> [WHAT IS REQUIRED] Among the entries below, one stretch runs from the line that contains "the pillow's length." through the line that contains "bpy.data.objects.remove(obj)". Repeat that stretch exactly, ends included, and only that.

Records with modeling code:
----

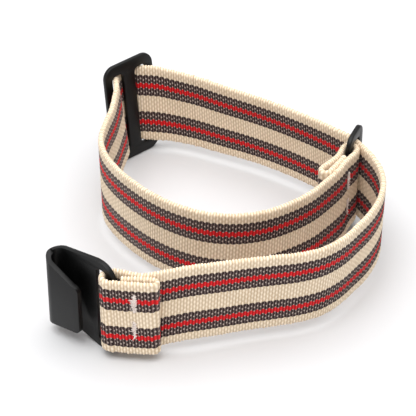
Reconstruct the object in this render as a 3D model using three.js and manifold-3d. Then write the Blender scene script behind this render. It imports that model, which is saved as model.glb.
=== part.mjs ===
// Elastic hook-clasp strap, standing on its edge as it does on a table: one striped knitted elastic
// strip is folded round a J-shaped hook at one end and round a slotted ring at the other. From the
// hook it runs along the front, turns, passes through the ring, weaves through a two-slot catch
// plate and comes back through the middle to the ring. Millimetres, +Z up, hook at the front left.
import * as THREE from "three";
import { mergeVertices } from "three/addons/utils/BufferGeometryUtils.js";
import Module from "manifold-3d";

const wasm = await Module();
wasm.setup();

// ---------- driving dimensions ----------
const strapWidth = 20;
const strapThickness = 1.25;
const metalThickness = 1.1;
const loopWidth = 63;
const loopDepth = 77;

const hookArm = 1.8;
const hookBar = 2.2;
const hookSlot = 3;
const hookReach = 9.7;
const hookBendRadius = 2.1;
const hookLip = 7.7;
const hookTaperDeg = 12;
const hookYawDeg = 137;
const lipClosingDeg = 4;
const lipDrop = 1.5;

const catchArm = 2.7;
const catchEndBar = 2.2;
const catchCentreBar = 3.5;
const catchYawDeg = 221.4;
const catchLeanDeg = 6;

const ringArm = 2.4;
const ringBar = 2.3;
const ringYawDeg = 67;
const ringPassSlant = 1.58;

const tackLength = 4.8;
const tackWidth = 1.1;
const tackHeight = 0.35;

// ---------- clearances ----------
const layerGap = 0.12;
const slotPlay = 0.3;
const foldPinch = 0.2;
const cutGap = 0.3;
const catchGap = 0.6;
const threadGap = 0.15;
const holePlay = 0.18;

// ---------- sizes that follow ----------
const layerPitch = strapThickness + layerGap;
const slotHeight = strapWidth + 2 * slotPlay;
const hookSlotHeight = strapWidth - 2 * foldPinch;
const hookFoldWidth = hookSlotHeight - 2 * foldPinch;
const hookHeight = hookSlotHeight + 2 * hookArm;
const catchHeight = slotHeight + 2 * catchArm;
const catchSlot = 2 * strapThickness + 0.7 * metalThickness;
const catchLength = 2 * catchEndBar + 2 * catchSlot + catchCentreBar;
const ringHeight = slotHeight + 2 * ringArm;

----

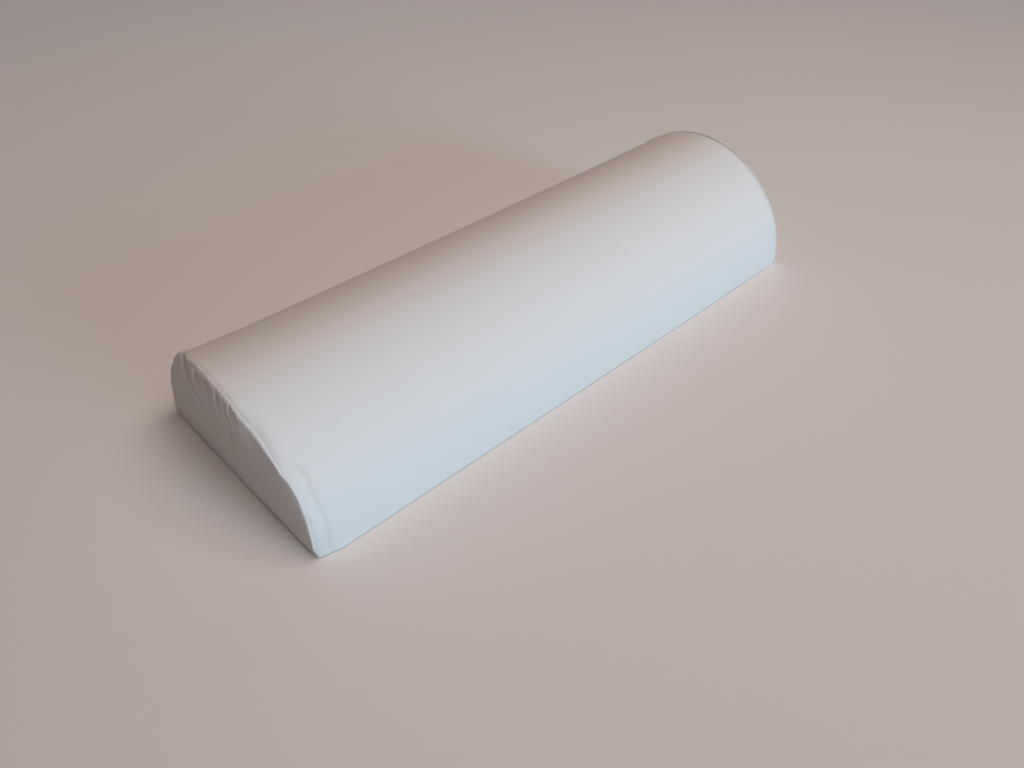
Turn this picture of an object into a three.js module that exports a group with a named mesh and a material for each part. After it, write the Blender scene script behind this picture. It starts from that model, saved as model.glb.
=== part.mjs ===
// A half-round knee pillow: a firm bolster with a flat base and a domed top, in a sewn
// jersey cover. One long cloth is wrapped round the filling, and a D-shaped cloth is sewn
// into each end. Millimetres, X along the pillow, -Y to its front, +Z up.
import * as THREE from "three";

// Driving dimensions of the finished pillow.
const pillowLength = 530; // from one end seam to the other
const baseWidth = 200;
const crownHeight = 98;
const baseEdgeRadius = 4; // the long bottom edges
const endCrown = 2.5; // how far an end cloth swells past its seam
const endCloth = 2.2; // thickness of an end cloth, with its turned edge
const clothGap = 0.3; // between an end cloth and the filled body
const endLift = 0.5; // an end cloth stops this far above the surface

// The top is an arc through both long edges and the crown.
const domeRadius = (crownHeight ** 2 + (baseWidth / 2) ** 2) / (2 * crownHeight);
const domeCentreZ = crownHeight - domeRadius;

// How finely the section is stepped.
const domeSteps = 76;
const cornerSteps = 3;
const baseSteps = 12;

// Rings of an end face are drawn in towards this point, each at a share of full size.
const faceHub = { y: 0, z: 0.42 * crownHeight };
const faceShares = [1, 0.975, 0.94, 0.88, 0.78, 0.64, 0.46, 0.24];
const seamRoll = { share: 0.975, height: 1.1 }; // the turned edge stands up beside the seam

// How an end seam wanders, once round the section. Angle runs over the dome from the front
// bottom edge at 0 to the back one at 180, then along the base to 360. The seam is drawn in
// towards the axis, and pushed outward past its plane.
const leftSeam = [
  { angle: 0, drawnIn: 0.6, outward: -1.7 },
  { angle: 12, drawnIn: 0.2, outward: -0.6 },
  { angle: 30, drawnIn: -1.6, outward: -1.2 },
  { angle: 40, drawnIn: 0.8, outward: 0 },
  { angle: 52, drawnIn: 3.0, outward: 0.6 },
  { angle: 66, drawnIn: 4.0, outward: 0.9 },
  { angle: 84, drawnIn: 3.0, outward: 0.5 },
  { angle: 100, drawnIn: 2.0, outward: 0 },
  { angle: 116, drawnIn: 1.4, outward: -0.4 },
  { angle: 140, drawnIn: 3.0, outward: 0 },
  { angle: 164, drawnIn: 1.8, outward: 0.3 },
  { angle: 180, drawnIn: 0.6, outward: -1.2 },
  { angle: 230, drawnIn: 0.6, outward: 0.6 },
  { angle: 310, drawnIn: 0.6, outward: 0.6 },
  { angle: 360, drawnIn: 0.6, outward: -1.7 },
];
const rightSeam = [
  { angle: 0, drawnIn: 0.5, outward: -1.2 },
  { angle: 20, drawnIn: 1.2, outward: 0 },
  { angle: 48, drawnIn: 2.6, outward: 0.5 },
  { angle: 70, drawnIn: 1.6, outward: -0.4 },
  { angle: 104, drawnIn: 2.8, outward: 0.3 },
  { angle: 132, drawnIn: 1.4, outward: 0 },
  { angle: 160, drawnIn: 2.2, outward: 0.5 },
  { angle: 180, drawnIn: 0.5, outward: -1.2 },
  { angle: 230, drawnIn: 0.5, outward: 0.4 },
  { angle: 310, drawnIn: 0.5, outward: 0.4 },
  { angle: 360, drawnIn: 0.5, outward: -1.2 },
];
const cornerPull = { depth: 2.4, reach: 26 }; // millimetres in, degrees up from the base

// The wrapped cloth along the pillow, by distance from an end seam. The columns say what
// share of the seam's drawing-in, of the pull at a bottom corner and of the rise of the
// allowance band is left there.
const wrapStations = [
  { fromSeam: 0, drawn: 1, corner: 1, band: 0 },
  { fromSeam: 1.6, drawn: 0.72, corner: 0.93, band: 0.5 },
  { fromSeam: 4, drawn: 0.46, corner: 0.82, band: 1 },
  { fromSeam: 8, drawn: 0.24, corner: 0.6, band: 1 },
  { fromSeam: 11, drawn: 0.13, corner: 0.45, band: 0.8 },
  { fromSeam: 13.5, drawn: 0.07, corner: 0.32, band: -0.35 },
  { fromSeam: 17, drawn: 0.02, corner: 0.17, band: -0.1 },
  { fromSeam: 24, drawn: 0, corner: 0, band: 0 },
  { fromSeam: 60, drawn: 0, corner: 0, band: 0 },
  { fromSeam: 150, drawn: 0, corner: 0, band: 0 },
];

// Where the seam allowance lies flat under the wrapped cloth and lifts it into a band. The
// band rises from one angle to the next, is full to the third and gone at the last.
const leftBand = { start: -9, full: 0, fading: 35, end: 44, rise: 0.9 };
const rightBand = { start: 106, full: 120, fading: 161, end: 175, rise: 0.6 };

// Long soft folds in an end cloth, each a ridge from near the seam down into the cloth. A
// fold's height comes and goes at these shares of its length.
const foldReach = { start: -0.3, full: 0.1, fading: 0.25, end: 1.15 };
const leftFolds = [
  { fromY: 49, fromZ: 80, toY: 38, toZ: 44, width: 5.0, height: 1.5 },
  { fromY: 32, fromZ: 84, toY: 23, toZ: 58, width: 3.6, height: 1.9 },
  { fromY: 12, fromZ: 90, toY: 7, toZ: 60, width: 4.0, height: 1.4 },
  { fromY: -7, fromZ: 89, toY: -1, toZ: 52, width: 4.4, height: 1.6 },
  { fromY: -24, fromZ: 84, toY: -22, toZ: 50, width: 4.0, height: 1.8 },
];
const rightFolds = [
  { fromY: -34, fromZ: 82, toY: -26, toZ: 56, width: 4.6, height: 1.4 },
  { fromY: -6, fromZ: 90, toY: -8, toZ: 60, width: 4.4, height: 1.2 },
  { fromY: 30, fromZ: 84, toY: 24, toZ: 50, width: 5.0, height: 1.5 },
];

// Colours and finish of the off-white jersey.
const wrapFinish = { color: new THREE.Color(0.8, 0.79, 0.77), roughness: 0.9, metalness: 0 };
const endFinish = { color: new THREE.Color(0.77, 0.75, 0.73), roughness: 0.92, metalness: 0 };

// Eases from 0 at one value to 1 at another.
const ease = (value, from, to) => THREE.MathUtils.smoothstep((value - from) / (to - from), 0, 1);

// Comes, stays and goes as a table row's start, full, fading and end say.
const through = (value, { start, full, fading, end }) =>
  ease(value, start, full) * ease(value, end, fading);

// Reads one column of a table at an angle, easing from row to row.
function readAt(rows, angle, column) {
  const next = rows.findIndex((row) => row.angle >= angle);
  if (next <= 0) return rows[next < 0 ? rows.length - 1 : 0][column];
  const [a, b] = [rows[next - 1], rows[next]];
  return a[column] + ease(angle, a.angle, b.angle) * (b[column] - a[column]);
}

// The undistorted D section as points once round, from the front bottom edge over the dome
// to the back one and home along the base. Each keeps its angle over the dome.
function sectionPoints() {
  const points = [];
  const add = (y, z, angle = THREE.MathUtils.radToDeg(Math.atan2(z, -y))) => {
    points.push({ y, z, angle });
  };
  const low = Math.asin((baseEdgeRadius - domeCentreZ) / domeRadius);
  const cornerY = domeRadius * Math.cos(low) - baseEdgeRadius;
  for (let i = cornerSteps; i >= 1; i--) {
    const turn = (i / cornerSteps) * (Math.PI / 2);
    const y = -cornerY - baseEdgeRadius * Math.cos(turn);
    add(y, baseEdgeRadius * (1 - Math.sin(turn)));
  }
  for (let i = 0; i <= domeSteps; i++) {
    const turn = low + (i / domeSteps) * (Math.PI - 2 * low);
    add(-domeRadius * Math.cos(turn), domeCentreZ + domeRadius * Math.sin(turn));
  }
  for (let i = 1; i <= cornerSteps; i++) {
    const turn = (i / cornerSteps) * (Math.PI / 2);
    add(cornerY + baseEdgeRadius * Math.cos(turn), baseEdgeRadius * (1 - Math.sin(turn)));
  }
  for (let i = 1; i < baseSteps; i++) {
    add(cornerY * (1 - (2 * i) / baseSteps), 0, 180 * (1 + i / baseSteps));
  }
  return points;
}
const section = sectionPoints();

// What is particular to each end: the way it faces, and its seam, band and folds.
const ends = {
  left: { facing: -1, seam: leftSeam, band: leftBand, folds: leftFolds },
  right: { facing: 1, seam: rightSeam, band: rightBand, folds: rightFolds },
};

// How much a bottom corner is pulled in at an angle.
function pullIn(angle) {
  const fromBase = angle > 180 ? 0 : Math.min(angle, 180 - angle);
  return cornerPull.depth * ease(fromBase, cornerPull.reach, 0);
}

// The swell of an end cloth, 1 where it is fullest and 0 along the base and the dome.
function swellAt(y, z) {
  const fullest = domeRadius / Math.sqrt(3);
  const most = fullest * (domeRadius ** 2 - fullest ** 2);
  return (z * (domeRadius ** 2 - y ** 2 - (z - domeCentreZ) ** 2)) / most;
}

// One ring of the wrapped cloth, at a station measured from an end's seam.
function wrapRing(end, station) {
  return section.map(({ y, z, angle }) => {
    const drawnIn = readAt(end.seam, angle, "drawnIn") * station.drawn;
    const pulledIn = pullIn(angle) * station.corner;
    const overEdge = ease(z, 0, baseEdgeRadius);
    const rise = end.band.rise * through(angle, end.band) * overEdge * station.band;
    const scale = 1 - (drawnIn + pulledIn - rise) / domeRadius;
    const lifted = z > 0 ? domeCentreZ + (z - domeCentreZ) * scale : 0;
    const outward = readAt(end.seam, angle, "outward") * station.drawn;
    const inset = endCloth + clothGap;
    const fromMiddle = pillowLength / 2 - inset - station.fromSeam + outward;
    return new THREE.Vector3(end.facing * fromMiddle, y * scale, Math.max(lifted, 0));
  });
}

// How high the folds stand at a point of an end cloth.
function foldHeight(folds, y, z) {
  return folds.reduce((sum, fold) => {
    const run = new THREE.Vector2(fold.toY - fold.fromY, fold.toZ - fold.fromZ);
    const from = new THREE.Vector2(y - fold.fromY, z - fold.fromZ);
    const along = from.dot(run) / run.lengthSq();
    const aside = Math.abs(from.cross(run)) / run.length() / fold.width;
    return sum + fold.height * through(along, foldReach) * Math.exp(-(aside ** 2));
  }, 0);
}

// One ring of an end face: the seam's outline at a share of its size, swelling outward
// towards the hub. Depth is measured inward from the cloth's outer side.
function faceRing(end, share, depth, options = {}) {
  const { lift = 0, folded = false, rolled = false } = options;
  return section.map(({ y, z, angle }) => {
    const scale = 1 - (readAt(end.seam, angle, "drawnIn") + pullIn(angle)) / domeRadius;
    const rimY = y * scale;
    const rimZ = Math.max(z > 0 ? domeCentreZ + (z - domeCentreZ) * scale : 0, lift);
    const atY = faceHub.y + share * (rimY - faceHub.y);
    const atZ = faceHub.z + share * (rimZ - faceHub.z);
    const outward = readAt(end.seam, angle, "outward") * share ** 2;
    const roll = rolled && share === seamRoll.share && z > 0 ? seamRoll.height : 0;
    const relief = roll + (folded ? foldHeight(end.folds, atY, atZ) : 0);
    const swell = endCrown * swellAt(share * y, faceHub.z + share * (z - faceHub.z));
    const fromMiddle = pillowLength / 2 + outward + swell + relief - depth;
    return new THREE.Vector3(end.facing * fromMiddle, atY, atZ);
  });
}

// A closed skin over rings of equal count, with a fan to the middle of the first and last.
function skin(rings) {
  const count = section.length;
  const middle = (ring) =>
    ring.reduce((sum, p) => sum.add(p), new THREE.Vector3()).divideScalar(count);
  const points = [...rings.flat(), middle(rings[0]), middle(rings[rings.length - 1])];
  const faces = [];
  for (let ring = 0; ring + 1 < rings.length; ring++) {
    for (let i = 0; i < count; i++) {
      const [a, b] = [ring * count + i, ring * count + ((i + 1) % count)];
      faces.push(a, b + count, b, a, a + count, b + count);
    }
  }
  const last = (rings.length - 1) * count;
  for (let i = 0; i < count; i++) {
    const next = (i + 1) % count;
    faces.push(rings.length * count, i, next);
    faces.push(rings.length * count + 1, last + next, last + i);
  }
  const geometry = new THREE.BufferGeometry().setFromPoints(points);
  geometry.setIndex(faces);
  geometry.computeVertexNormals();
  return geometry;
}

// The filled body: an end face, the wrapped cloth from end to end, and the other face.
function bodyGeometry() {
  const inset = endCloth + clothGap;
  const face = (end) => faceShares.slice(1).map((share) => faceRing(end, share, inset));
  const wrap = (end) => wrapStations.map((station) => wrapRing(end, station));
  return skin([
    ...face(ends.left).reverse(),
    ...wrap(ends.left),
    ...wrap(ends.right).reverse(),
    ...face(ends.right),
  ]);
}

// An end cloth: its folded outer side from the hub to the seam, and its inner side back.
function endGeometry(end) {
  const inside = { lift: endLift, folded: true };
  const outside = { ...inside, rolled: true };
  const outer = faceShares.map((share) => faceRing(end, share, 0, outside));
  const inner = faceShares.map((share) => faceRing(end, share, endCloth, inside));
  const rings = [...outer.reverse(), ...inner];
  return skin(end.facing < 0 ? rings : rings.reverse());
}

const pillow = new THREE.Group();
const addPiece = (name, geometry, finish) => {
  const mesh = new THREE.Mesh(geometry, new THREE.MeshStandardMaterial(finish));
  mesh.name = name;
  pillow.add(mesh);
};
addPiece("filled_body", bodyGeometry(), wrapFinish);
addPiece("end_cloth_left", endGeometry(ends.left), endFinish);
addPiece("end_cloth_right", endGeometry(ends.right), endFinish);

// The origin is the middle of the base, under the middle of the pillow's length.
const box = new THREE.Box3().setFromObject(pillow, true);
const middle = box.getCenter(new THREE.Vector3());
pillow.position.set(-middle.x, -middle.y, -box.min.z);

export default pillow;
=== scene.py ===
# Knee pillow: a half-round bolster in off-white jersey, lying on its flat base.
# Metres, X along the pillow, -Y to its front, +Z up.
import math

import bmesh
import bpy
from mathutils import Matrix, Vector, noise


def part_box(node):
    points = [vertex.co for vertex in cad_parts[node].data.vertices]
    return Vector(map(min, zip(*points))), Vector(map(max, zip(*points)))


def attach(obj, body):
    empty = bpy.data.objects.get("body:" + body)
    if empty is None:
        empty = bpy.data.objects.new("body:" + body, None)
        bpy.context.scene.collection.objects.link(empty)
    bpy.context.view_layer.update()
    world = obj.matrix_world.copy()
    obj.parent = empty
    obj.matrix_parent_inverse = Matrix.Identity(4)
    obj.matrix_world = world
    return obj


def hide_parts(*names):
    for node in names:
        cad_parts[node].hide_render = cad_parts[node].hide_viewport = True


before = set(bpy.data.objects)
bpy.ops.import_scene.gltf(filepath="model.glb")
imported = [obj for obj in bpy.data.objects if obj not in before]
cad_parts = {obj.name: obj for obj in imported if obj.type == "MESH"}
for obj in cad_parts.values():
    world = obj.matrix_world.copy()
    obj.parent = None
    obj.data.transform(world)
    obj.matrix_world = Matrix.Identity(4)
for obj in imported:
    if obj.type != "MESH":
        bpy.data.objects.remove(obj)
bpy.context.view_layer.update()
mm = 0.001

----

> [EXERCISE RESULT]
// The origin is the middle of the base, under the middle of the pillow's length.
const box = new THREE.Box3().setFromObject(pillow, true);
const middle = box.getCenter(new THREE.Vector3());
pillow.position.set(-middle.x, -middle.y, -box.min.z);

export default pillow;
=== scene.py ===
# Knee pillow: a half-round bolster in off-white jersey, lying on its flat base.
# Metres, X along the pillow, -Y to its front, +Z up.
import math

import bmesh
import bpy
from mathutils import Matrix, Vector, noise


def part_box(node):
    points = [vertex.co for vertex in cad_parts[node].data.vertices]
    return Vector(map(min, zip(*points))), Vector(map(max, zip(*points)))


def attach(obj, body):
    empty = bpy.data.objects.get("body:" + body)
    if empty is None:
        empty = bpy.data.objects.new("body:" + body, None)
        bpy.context.scene.collection.objects.link(empty)
    bpy.context.view_layer.update()
    world = obj.matrix_world.copy()
    obj.parent = empty
    obj.matrix_parent_inverse = Matrix.Identity(4)
    obj.matrix_world = world
    return obj


def hide_parts(*names):
    for node in names:
        cad_parts[node].hide_render = cad_parts[node].hide_viewport = True


before = set(bpy.data.objects)
bpy.ops.import_scene.gltf(filepath="model.glb")
imported = [obj for obj in bpy.data.objects if obj not in before]
cad_parts = {obj.name: obj for obj in imported if obj.type == "MESH"}
for obj in cad_parts.values():
    world = obj.matrix_world.copy()
    obj.parent = None
    obj.data.transform(world)
    obj.matrix_world = Matrix.Identity(4)
for obj in imported:
    if obj.type != "MESH":
        bpy.data.objects.remove(obj)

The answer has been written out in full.